Jakarta, 25 Juni 2015
------------------------------------------------------------------------------
[1] Suryamin, Kepala Badan Pusat Statistik (BPS), pada Selasa (5/5/2015), merilis pertumbuhan ekonomi Indonesia kuartal I-2015 adalah 4,71 persen, melambat dibanding pertumbuhan ekonomi pada periode sama tahun 2014, yang mencapai 5,14 persen.
[2] Indeks Gini atau Koefisien Gini merupakan indikator yang menunjukkan tingkat ketimpangan pendapatan secara menyeluruh. Nilai Koefisien Gini berkisar antara 0 hingga 1. Koefisien Gini bernilai 0 menunjukkan adanya pemerataan pendapatan yang sempurna atau setiap orang memiliki pendapatan yang sama. Sedangkan, Koefisien Gini bernilai 1 menunjukkan ketimpangan yang sempurna. Indeks Gini nasional tahun 2013 adalah 0,38.
[3] Bambang Brodjonegoro, Menteri Keuangan, mengatakan, berdasar data Badan Pusat Statistik, pertumbuhan ekonomi di Kalimantan hanya sekitar satu persen. Hal itu dikatakannya dalam Diskusi Forum Senator untuk Rakyat dengan tema Menagih Janji Kesejahteraan Daerah di Bakoel Koffie, Cikini, Jakarta Pusat, pada Minggu (24/5/2015).

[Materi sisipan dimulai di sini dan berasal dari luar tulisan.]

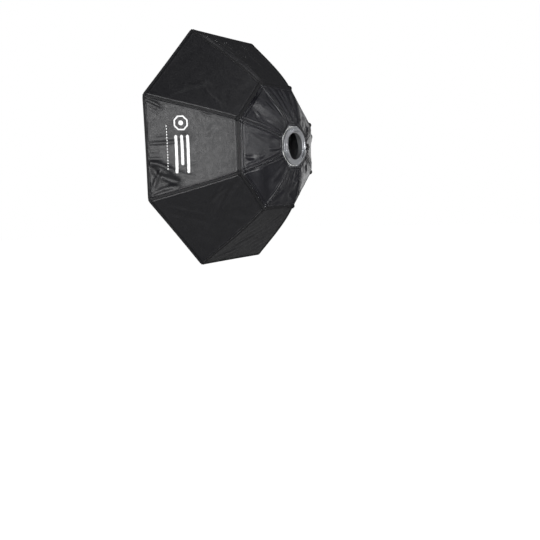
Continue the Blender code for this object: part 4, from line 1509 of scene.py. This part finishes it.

[4] Farouk Muhammad mengatakan hal itu pada diskusi panel yang diadakan Dewan Perwakilan Daerah Republik Indonesia (DPD-RI), Institut for Research and Empowerment (IRE), dan Harian Umum Kompas pada Jumat (5/6/2015) dengan tema Mengawal Dana Desa dengan menghadirkan Wakil Ketua DPD- RI Farouk Muhammad, Suprayoga Hadi MSP (Direktur Jenderal Pengembangan Daerah Tertentu Desa PDTT), Ahmad Muqowam (Ketua Komite I DPD RI dan Mantan Ketua Pansus UU Desa), Yeni Sucipto (Koordinator Seknas FITRA), Wahyudi (Kepala Desa Panggungharjo Bantul), Arie Sujito (Koordinator Advokasi UU Desa IRE), dan Tri Agung Kristanto (Redaktur Desk Nusantara Harian Kompas).